Here is the benchmark script that I've been using to evaluate the effectiveness of these changes:
import gc
import matplotlib
matplotlib.use("Agg")
from matplotlib.figure import Figure
from numpy.random import rand
import psutil
def remove_artists(fig):
artists = fig.get_children()
for ax in fig.axes:
artists.extend(ax.get_children())
for artist in artists:
try:
artist.remove()
except NotImplementedError:
pass
def plot(num_points, rm_artists):
fig = Figure()
ax = fig.add_subplot()
ax.plot(rand(num_points))
if rm_artists:
remove_artists(fig)
fig.clear()
def delta_mb_after_plot(num_points, rm_artists):
proc = psutil.Process()
before_mb = proc.memory_info().rss / 1e6
plot(num_points, rm_artists)
after_mb = proc.memory_info().rss / 1e6
gc.collect()
# after_gc_mb = proc.memory_info().rss / 1e6
return after_mb - before_mb
def main():
gc.disable()
baseline = delta_mb_after_plot(1_000_000, False)
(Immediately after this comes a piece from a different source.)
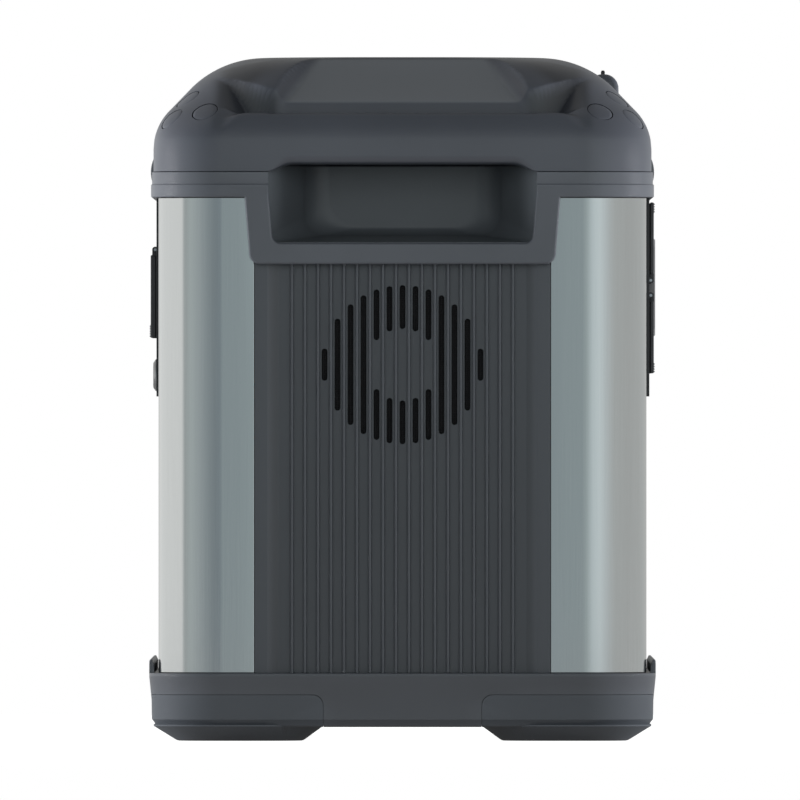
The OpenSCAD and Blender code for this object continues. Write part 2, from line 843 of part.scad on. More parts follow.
module fan_rotor() {
    color([0.15, 0.15, 0.16]) difference() {
        union() {
            rod_x(fan_x - 23, fan_x - 5, 0, vent_z, fan_hub);
            for (i = [0:6]) translate([fan_x - 14, 0, vent_z]) rotate([i * 360 / 7, 0, 0]) rotate([0, 0, 35])
                box(-9, 9, -0.8, 0.8, fan_hub - 3, 41.5);
        }
        rod_x(fan_x - 21, fan_x - 4, 0, vent_z, 2.05);
    }
}

module left_fan_frame() {
    fan_frame();
}

module right_fan_frame() {
    mirror([1, 0, 0]) fan_frame();
}

module left_fan_rotor() {
    fan_rotor();
}

module right_fan_rotor() {
    mirror([1, 0, 0]) fan_rotor();
}

module dust_screens() {
    color([0.1, 0.1, 0.11]) both_ends()
        box(-body_hl + 5.5, -body_hl + 6.7, -48, 48, vent_z - 48, vent_z + 48);
}

module cable(points, r) {
    // Round cable through axis-aligned points.
    for (i = [0 : len(points) - 2]) {
        a = points[i];
        d = points[i + 1] - a;
        translate(a) rotate([0, acos(d[2] / norm(d)), atan2(d[1], d[0])]) cylinder(h = norm(d), r = r);
        translate(points[i + 1]) sphere(r);
    }
}

module wiring_harness() {
    color([0.6, 0.1, 0.1]) {
        cable([[-126, 40, 172], [-126, 40, 183], [-160, 40, 183], [-160, 40, 206], [-148, 40, 206]], 3);
        cable([[-126, -40, 172], [-126, -40, 183], [-160, -40, 183], [-160, -40, 206], [-148, -40, 206]], 3);
        cable([[146, 20, 246], [158, 20, 246], [158, 116, 246], [60, 116, 246], [60, 116, 251]], 2.5);
    }
}

module main_fuse() {
    color([0.75, 0.72, 0.6]) {
        box(-140, -118, 52, 92, 179, 188);
        rod_y(48, 96, -129, 183.5, 3);
    }
}

base_tray();
corner_feet();
foot_screws();
front_wrap();
rear_wrap();
left_end_panel();
right_end_panel();
collar();
handle_cups();
top_cover();
lid_gasket();
screw_caps();
case_screws();
side_clips();
shoulder_pod();
pod_switch();
front_fascia();
display_bezel();
display_lens();
display_board();
ac_sockets();
dc_sockets();
usb_ports();
car_socket();
ac_flap_upper();
ac_flap_lower();
dc_flap_upper();
dc_flap_lower();
flap_pins();
power_button();
ac_button();
dc_button();
rear_fascia();
input_flap();
input_flap_pin();
reset_button();
ac_inlet();
dc_inlet();
chassis_frame();
battery_cells();
cell_end_plates();
cell_straps();
cell_busbars();
battery_board();
inverter_board();
inverter_heatsink();
transformer();
capacitors();
charge_board();
left_fan_frame();
right_fan_frame();
left_fan_rotor();
right_fan_rotor();
dust_screens();
wiring_harness();
main_fuse();
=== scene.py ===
import json
import math
import bmesh
import bpy
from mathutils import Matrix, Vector
from mathutils.bvhtree import BVHTree


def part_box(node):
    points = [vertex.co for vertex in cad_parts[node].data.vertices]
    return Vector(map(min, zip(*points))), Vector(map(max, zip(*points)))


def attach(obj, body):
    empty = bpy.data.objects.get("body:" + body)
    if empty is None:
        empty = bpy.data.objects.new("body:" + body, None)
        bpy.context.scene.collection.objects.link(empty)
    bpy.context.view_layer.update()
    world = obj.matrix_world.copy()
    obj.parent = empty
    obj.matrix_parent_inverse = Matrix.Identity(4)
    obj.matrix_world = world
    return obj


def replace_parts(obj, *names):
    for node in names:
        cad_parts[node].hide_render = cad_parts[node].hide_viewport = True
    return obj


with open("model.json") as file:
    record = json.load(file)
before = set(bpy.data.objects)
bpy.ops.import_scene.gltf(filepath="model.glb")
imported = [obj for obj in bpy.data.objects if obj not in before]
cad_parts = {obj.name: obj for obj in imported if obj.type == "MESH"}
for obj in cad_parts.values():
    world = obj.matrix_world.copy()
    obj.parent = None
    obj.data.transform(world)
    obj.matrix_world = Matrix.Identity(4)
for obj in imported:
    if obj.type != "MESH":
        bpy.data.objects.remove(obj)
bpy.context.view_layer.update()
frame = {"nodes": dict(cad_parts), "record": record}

# Portable power station. All shapes are worked out in millimetres and built in metres, in the row frame:
# +X along the length, -Y the control face, +Z up.
MM = 0.001

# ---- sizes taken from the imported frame


def box_mm(node):
    low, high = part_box(node)
    return low / MM, high / MM


lid_low, lid_high = box_mm("top_cover")
wrap_low, wrap_high = box_mm("front_wrap")
panel_low, panel_high = box_mm("left_end_panel")
collar_high = box_mm("collar")[1]
tray_high = box_mm("base_tray")[1]

HL = lid_high.x                      # half length over the grab bars
LID_HW = lid_high.y
LID_Z = lid_low.z                    # seam between the lid and the collar
TOP = lid_high.z
DOME_H = 52.1                        # the lid's domed shoulder starts this far below its top
BODY_HL = wrap_high.x
BODY_HW = -wrap_low.y
BODY_Z = (wrap_low.z, wrap_high.z)
COLLAR_HL = collar_high.x
COLLAR_HW = collar_high.y
COLLAR_Z = 304.6                     # lower edge of the collar
TRAY_HL = tray_high.x
TRAY_HW = tray_high.y
FASCIA = 138.6                       # outer face of the fascias, from the middle
FASCIA_Z = 193                       # lower edge of the fascias
SHEET = 1.8                          # wall of the wraps and the handle cups
WRAP_R = 36                          # corner radius of the wraps in plan
PANEL_HW = 83                        # half width of an end panel
CORNERS = [(sx, sy) for sx in (-1, 1) for sy in (-1, 1)]

# ---- materials


def lin(r, g, b):
    """Scene-linear colour from display values 0 to 255."""
    out = []
    for v in (r, g, b):
        v = v / 255
        out.append(v / 12.92 if v <= 0.04045 else ((v + 0.055) / 1.055) ** 2.4)
    return (*out, 1)


def shade(colour, k):
    return (colour[0] * k, colour[1] * k, colour[2] * k, 1)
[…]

with_rm_artists = delta_mb_after_plot(1_000_000, True)
print(f"1 million points: {round(baseline - with_rm_artists, 3)}MB")
baseline = delta_mb_after_plot(10_000_000, False)
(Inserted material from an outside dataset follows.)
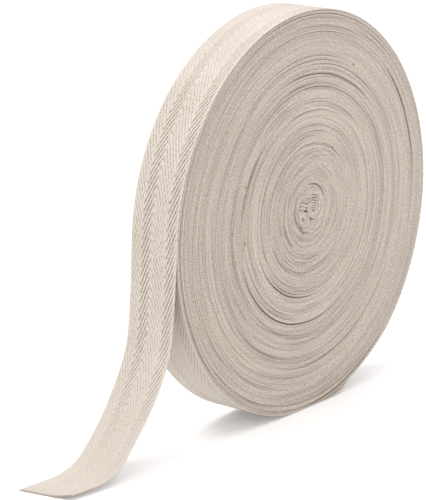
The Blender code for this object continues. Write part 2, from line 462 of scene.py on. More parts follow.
def lineRuns(points):
    # how far along the line each of its points is
    runs = [0.0]
    for one, two in zip(points[:-1], points[1:]):
        runs.append(runs[-1] + (Vector(two) - Vector(one)).length)
    return runs


def pressAt(run, table):
    # how far the ribs are pressed flat there, smoothly from one row of the table to the next
    for near, far in zip(table[:-1], table[1:]):
        if near["run"] <= run <= far["run"]:
            blend = (run - near["run"]) / (far["run"] - near["run"])
            blend = blend * blend * (3.0 - 2.0 * blend)
            return near["press"] + (far["press"] - near["press"]) * blend
    return table[0]["press"] if run < table[0]["run"] else table[-1]["press"]


def tapeGuide(name, points, across, pressTable):
    press = [pressAt(run, pressTable) for run in lineRuns(points)]
    return guideObject(name, points, {"across": across, "press": press})


# the last turn, from under the loose end once round to where the tape leaves
outer = {
    "steps": 720,
    "ripple": 0.10 * mm,
    "gap": 0.06 * mm,
    "loose": 0.38 * mm,           # more gap under it beside the flat spot
    "looseFrom": math.radians(-2.0),   # counted on from straight down
    "looseTo": math.radians(34.0),
    "press": (                    # its ribs are flatter behind the loose end and on the top
        {"run": 80.0 * mm, "press": 0.50},
        {"run": 190.0 * mm, "press": 0.0},
        {"run": 400.0 * mm, "press": 0.0},
        {"run": 455.0 * mm, "press": 0.55},
        {"run": 490.0 * mm, "press": 0.40},
        {"run": 535.0 * mm, "press": 0.0},
    ),
}


def lastTurnLoose(angle):
    share = (angle - 1.5 * math.pi - outer["looseFrom"]) / (outer["looseTo"] - outer["looseFrom"])
    return math.sin(math.pi * share) ** 0.5 if 0.0 < share < 1.0 else 0.0


def rimRadius(angle, inward, lost=0.0):
    # the outline at that depth under the outside, pressed flat where the roll rests. A turn
    # further in has lost part of the first slack
    radius = outlineRadius(angle, roll["step"]) - inward - lost * slackAt(angle, roll["slack"][0])
    if math.sin(angle) < -0.5:
        radius = min(radius, (axisHeight - inward) / -math.sin(angle))
    return radius


def polar(radius, angle, y=0.0):
    return (radius * math.cos(angle), y, axisHeight + radius * math.sin(angle))


def lastTurnAngles(count):
    return [roll["leave"] + fullTurn * n / count for n in range(count + 1)]


def makeOuterTurn(tree, material):
    angles = lastTurnAngles(outer["steps"])
    points = [polar(rimRadius(a, 0.5 * roll["thickness"]), a) for a in angles]
    guide = tapeGuide("last turn line", points, [(0.0, 1.0, 0.0)] * len(points), outer["press"])
    section = sectionGuide("last turn section", roll["width"], 1.0, 0.0)
    length = lineRuns(points)[-1]
    settings = {"Ripple": outer["ripple"], "Point Caps": 1.0}
    piece = sweepTape("outerTurn", guide, section, tree, material, length, settings)
    removeGuides(guide, section[0])
    return piece, length


# the loose end: it hangs down, bends away from the roll and lies on the floor
loose = {
    "firstLean": math.radians(3.0),
    # each run of the path, with its lean off straight down and its turn towards the back at its end
    "runs": (
        {"length": 0.0, "lean": 5.0, "veer": 1.5},   # its length follows from the height
        {"length": 10.0 * mm, "lean": 10.0, "veer": 2.0},
        {"length": 11.0 * mm, "lean": 24.0, "veer": 3.0},
        {"length": 11.0 * mm, "lean": 31.0, "veer": 3.5},
        {"length": 21.0 * mm, "lean": 38.0, "veer": 6.5},
        {"length": 11.0 * mm, "lean": 41.0, "veer": 4.0},
        {"length": 10.0 * mm, "lean": 69.0, "veer": 3.5},
        {"length": 12.0 * mm, "lean": 86.5, "veer": 8.5},
        {"length": 8.0 * mm, "lean": 89.0, "veer": 6.0},
        {"length": 6.5 * mm, "lean": 90.0, "veer": 1.0},
    ),
    "slant": 5.4 * mm,             # how much longer the back edge is than the front one
    "edgeLift": 2.4 * mm,
    "liftOver": 60.0 * mm,
    "press": (
        {"run": 18.0 * mm, "press": 0.0},
        {"run": 115.0 * mm, "press": 0.80},
    ),
    "ragged": 0.8 * mm,
    "pathStep": 0.5 * mm,
    "extra": 8.0 * mm,            # of the guide line beyond the cut's middle
}


def runDrop(length, lean, nextLean):
    if abs(nextLean - lean) < 1e-6:
        return length * math.cos(lean)
    return length * (math.sin(nextLean) - math.sin(lean)) / (nextLean - lean)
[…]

with_rm_artists = delta_mb_after_plot(10_000_000, True)
print(f"10 million points: {round(baseline - with_rm_artists, 3)}MB")
if __name__ == "__main__":
main()
Running the benchmark before this change prints (showing that the workaround breaks the cycle)
1 million points: 48.263MB
10 million points: 479.572MB
And after (showing that the PR behaves similarly to the workaround)
1 million points: 0.242MB
10 million points: -0.606MB
PR checklist
- [x] [N/A I don't have an issue to link to] "closes #0000" is in the body of the PR description to link the related issue
- [x] [Test added] new and changed code is tested
- [x] [N/A No new features] Plotting related features are demonstrated in an example
- [x] [N/A No new features or API changes] New Features and API Changes are noted with a directive and release note
- [x] [N/A No documentation changes needed] Documentation complies with general and docstring guidelines
Thank you for this. The number of loops we have is known problem that we are always open to improve! The reason for this bit of code is exactly this (to break the cycle between the Artist and its parents).
I think we are doing it with the swap like this to reduce the amount of time are are in an invalid state (we say that we are not thread safe, but that does not mean we should intentionally drive to invalid states). The invalid state I'm worried about here is the case where there are artists in the children that have their parents cleared which will cause draws to fail. I also have a concern that there maybe other references to the list object floating around.
I would propose a slight variation on this change where we keep the swap, but add old_children.clear() which I think still breaks the cycle that needs to be broken with a smaller change.
Should we also set chld._remove_method = None inside the loop before we clear the list? I'm asking because someone could still have a reference to the child and try to call remove on it. Which will raise ValueError after the Axes have been cleared, which is new behavior.
Should we also set chld._remove_method = None inside the loop before we clear the list?
Yes please.
Looks like the new test is failing on python v3.13.
Relevant logs:
Fatal Python error: Segmentation fault
Current thread 0x00007fefd9bdab80 (most recent call first):
File "/home/runner/work/matplotlib/matplotlib/lib/matplotlib/tests/test_axes.py", line 9201 in is_in_reference_cycle
File "/home/runner/work/matplotlib/matplotlib/lib/matplotlib/tests/test_axes.py", line 9226 in test_axes_clear_reference_cycle
I wonder if the GC is running at the same time as is_in_reference_cycle? I'll try gc.disable() during the graph traversal and see if that changes anything
I think you have found a CPython bug as you should not be able to segfault Python from Python.
and it looks like the scatter got dropped from the test at some point.
and it looks like the scatter got dropped from the test at some point.
I still see ax.scatter on line 9216. I wonder if Github is having trouble syncing?
I think you have found a CPython bug as you should not be able to segfault Python from Python.
I'll work on a minimal repro to submit to CPython then! What should we do with this test and this pull request while that's happening?
I decided to skip the test on non-final versions of 3.13.0 because https://github.com/python/cpython/issues/124538 was marked as a release blocker. So, we should be good to re-enable this test on 3.13.0-final and later.
There are two failures on the most recent test run:
- appveyor + micromamba seems unrelated to my change. Is that failing on main too?
-
code coverage check is complaining that I added an unreached line in the test. The unreached line is the
return Trueinis_in_reference_cyclethat would cause the test to fail. So it's a good thing that line is not reached! This seems like a benign thing to ignore, to me.
What are we waiting for to merge this? Is there anything I need to do? The only failing test (appVeyor) seems unrelated to my changes and I can see it failing on other PRs. Has it been fixed on main yet? Should I pull latest main again?